━━ Dataset rows ━━

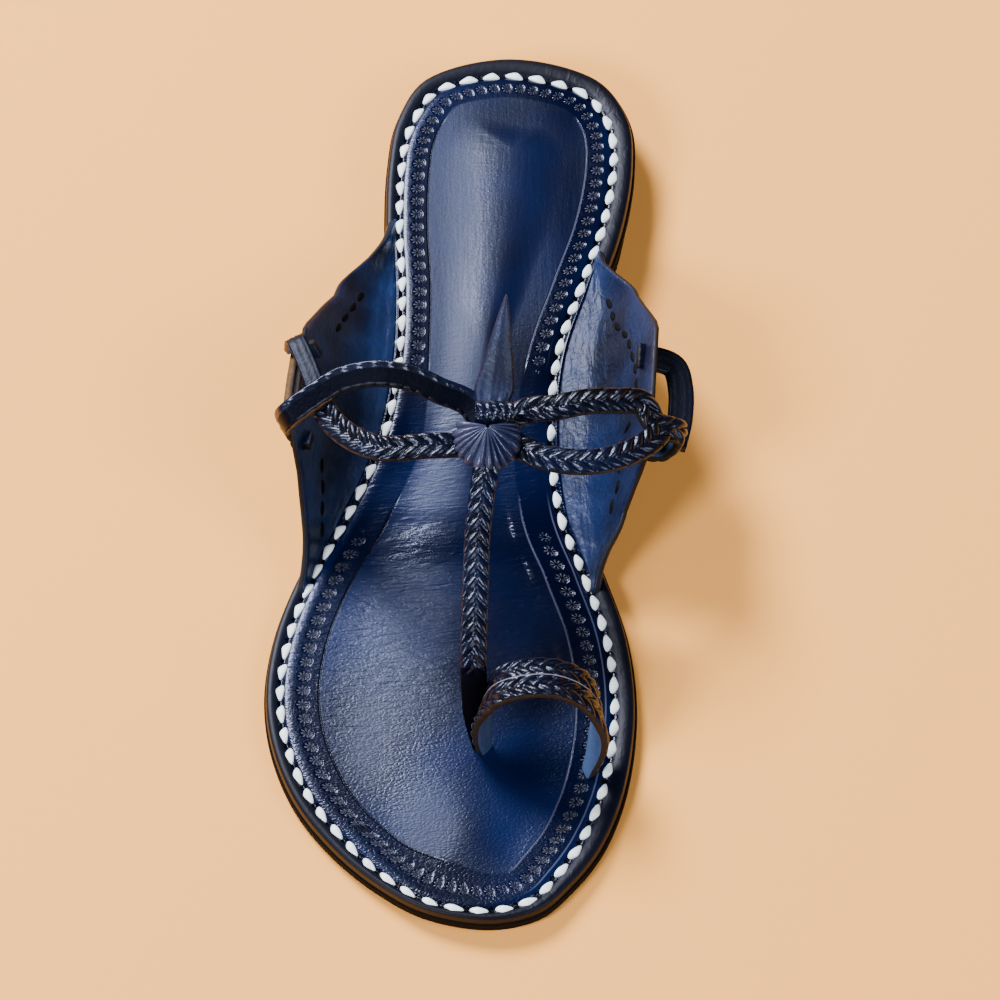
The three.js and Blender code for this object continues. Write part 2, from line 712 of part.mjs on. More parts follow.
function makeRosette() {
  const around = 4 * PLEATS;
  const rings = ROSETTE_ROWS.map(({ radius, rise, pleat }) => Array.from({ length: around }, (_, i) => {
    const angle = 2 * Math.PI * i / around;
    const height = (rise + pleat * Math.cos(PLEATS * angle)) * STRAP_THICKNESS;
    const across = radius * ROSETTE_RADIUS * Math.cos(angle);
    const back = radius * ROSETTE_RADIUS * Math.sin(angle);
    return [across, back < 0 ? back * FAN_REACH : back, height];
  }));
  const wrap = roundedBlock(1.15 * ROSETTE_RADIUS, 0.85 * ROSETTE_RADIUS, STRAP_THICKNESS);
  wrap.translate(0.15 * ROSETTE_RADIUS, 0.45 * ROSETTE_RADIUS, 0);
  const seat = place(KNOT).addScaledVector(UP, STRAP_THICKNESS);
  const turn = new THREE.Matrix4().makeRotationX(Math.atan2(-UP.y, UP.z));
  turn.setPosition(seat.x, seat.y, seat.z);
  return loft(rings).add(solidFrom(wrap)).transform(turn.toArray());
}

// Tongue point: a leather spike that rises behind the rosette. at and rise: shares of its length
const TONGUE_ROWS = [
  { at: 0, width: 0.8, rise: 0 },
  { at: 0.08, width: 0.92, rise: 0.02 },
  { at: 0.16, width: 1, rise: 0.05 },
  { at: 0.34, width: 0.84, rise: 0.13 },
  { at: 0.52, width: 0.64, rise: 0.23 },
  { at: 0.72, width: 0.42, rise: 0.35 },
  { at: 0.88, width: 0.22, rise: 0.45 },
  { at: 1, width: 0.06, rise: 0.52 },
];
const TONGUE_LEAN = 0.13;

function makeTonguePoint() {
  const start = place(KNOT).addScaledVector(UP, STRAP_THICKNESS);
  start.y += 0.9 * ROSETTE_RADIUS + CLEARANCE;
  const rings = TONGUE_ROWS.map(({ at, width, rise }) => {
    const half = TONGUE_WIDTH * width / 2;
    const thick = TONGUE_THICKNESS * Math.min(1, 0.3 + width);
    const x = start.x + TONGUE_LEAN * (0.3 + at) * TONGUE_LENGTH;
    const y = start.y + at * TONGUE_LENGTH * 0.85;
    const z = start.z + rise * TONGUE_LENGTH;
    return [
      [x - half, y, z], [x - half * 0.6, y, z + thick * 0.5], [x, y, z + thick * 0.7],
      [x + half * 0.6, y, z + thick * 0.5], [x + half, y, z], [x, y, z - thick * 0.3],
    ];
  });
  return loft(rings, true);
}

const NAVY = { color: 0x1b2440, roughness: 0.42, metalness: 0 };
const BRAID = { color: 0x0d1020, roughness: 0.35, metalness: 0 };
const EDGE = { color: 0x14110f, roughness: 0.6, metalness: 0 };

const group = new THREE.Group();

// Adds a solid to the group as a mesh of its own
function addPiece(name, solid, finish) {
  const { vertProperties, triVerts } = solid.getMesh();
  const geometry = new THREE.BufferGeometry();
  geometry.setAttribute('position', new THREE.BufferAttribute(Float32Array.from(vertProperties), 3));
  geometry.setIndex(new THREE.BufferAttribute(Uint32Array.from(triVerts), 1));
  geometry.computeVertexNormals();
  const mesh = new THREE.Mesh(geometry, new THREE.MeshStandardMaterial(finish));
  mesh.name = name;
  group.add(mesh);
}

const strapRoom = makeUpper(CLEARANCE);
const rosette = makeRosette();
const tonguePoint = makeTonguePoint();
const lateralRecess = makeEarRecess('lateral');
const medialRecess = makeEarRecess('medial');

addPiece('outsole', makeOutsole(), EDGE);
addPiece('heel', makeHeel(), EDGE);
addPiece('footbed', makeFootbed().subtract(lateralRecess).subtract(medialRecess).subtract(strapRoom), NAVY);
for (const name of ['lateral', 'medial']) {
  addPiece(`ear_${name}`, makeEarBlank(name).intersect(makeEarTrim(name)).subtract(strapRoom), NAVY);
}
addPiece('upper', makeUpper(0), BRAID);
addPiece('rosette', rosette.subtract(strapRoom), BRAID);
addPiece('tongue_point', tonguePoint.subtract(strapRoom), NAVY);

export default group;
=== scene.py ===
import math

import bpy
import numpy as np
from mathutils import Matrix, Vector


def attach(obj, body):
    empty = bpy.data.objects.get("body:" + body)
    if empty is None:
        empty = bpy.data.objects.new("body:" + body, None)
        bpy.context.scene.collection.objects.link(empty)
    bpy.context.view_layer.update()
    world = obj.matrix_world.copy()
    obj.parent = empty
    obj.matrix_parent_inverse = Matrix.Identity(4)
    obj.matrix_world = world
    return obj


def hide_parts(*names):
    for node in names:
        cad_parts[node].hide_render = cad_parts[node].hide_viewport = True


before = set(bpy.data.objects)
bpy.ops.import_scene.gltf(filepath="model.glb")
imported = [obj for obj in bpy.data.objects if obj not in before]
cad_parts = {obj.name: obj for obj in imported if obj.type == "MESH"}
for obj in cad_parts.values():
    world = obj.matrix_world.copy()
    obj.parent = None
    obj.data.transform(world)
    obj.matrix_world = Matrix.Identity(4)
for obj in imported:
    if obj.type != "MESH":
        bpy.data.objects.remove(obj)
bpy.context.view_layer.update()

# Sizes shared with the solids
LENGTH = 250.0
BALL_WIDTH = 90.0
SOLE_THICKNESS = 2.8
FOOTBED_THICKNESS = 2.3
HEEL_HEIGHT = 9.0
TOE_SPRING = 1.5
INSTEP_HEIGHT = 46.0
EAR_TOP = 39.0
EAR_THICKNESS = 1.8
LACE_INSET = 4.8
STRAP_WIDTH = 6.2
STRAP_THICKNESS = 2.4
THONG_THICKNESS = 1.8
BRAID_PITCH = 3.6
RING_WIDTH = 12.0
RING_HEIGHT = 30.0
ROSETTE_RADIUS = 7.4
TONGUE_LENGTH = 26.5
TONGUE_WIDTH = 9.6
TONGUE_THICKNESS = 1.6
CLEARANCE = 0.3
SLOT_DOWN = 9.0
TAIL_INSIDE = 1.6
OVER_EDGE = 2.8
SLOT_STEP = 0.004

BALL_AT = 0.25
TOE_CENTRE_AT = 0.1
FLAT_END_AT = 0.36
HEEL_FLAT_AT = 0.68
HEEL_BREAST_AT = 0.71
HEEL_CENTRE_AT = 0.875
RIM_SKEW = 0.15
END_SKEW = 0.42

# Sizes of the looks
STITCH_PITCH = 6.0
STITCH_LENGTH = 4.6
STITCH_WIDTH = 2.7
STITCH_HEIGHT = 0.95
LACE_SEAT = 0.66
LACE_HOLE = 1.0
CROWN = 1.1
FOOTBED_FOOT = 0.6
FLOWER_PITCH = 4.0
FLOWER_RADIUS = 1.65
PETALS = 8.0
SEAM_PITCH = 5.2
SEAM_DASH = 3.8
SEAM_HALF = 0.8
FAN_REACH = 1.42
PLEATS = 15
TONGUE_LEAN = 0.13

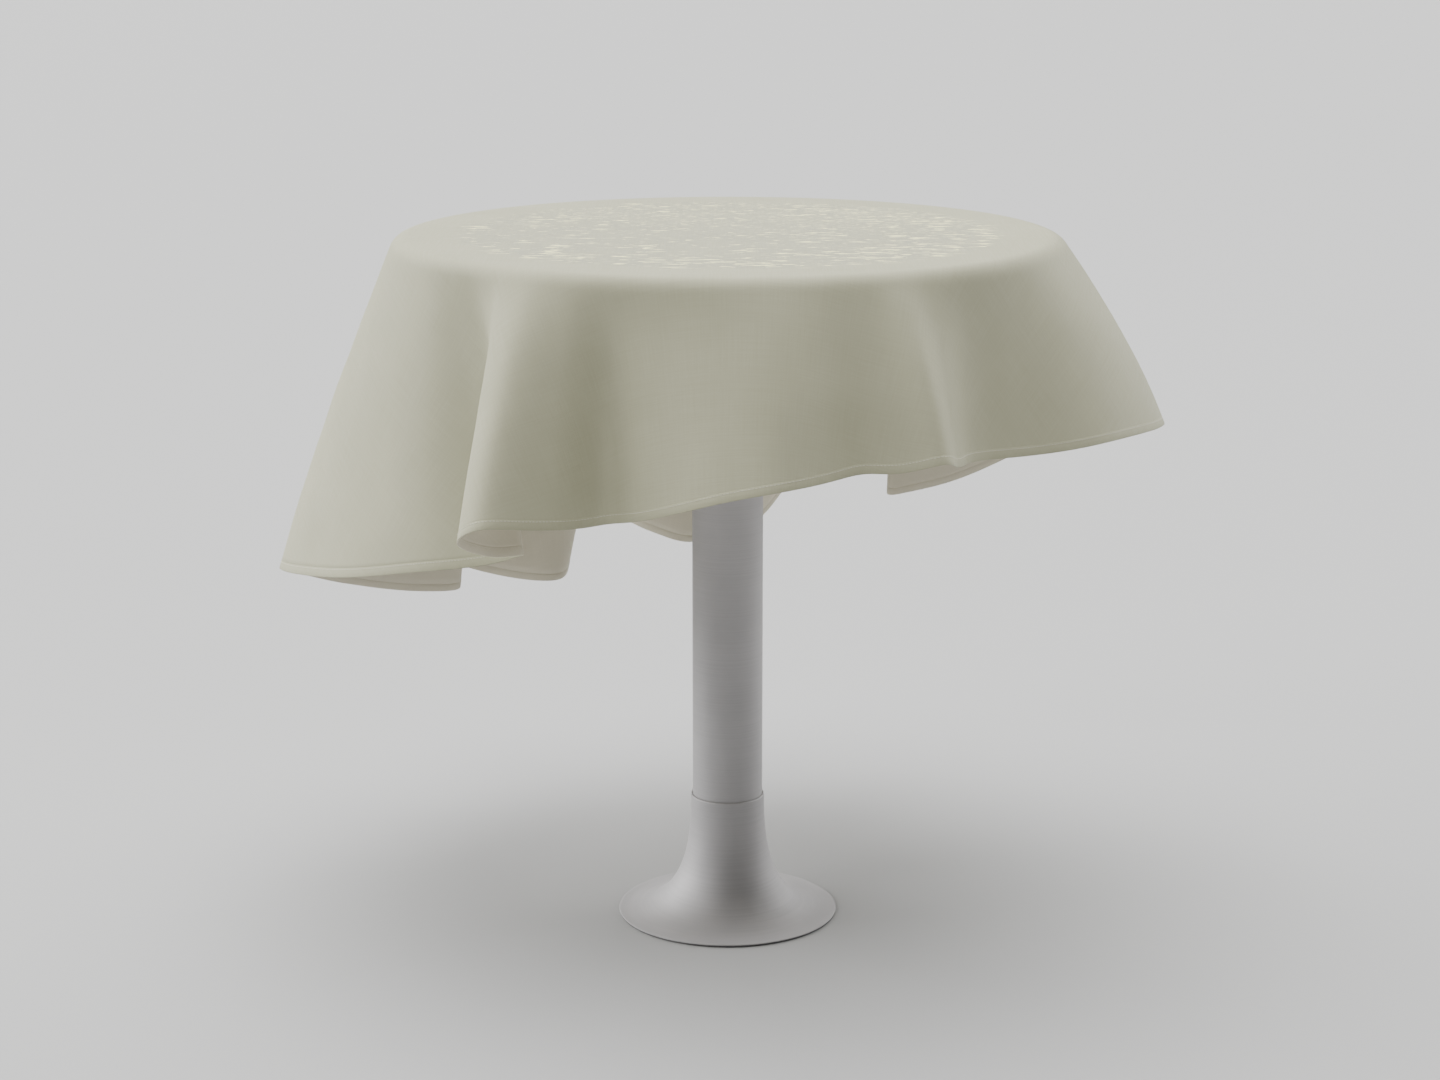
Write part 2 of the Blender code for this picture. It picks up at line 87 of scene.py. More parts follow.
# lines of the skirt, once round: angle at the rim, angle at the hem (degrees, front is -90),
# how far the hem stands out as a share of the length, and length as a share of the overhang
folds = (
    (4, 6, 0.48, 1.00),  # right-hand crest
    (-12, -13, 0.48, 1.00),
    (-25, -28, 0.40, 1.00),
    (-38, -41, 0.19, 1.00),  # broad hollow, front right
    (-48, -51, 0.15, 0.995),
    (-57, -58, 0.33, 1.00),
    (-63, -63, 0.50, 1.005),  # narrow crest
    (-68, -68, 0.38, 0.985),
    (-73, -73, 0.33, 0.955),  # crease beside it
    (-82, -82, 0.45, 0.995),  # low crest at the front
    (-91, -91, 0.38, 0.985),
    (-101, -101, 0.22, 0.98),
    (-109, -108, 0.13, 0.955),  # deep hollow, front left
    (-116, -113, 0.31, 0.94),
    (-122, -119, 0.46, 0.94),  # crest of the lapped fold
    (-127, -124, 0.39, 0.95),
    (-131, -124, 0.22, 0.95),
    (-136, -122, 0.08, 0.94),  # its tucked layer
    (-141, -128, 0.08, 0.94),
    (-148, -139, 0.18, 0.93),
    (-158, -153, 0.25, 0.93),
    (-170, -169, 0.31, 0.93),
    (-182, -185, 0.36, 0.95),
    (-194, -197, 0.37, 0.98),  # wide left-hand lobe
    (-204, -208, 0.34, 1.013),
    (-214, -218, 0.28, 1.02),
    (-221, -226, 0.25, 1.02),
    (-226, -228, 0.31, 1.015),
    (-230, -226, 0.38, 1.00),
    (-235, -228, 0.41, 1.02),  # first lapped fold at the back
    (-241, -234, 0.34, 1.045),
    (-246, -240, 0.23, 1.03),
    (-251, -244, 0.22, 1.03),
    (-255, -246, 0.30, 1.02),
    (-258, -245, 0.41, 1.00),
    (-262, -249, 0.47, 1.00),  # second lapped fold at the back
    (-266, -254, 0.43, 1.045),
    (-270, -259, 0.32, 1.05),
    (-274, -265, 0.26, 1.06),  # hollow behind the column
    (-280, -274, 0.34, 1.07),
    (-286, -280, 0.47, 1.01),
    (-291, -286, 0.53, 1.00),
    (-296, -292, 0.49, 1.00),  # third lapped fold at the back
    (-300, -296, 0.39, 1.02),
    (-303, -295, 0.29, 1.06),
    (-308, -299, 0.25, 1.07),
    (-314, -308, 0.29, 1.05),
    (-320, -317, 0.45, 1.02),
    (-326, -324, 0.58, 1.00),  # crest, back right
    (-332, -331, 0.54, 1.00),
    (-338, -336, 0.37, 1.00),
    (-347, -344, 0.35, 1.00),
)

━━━

**Exercise brief**
In the listing above, locate the line containing "const strapRoom = makeUpper(CLEARANCE);" and the line containing "bpy.data.objects.remove(obj)". Extract those two lines and every line between them, exactly as written, and only those.

**Solution for this problem**
const strapRoom = makeUpper(CLEARANCE);
const rosette = makeRosette();
const tonguePoint = makeTonguePoint();
const lateralRecess = makeEarRecess('lateral');
const medialRecess = makeEarRecess('medial');

addPiece('outsole', makeOutsole(), EDGE);
addPiece('heel', makeHeel(), EDGE);
addPiece('footbed', makeFootbed().subtract(lateralRecess).subtract(medialRecess).subtract(strapRoom), NAVY);
for (const name of ['lateral', 'medial']) {
  addPiece(`ear_${name}`, makeEarBlank(name).intersect(makeEarTrim(name)).subtract(strapRoom), NAVY);
}
addPiece('upper', makeUpper(0), BRAID);
addPiece('rosette', rosette.subtract(strapRoom), BRAID);
addPiece('tongue_point', tonguePoint.subtract(strapRoom), NAVY);

export default group;
=== scene.py ===
import math

import bpy
import numpy as np
from mathutils import Matrix, Vector


def attach(obj, body):
    empty = bpy.data.objects.get("body:" + body)
    if empty is None:
        empty = bpy.data.objects.new("body:" + body, None)
        bpy.context.scene.collection.objects.link(empty)
    bpy.context.view_layer.update()
    world = obj.matrix_world.copy()
    obj.parent = empty
    obj.matrix_parent_inverse = Matrix.Identity(4)
    obj.matrix_world = world
    return obj


def hide_parts(*names):
    for node in names:
        cad_parts[node].hide_render = cad_parts[node].hide_viewport = True


before = set(bpy.data.objects)
bpy.ops.import_scene.gltf(filepath="model.glb")
imported = [obj for obj in bpy.data.objects if obj not in before]
cad_parts = {obj.name: obj for obj in imported if obj.type == "MESH"}
for obj in cad_parts.values():
    world = obj.matrix_world.copy()
    obj.parent = None
    obj.data.transform(world)
    obj.matrix_world = Matrix.Identity(4)
for obj in imported:
    if obj.type != "MESH":
        bpy.data.objects.remove(obj)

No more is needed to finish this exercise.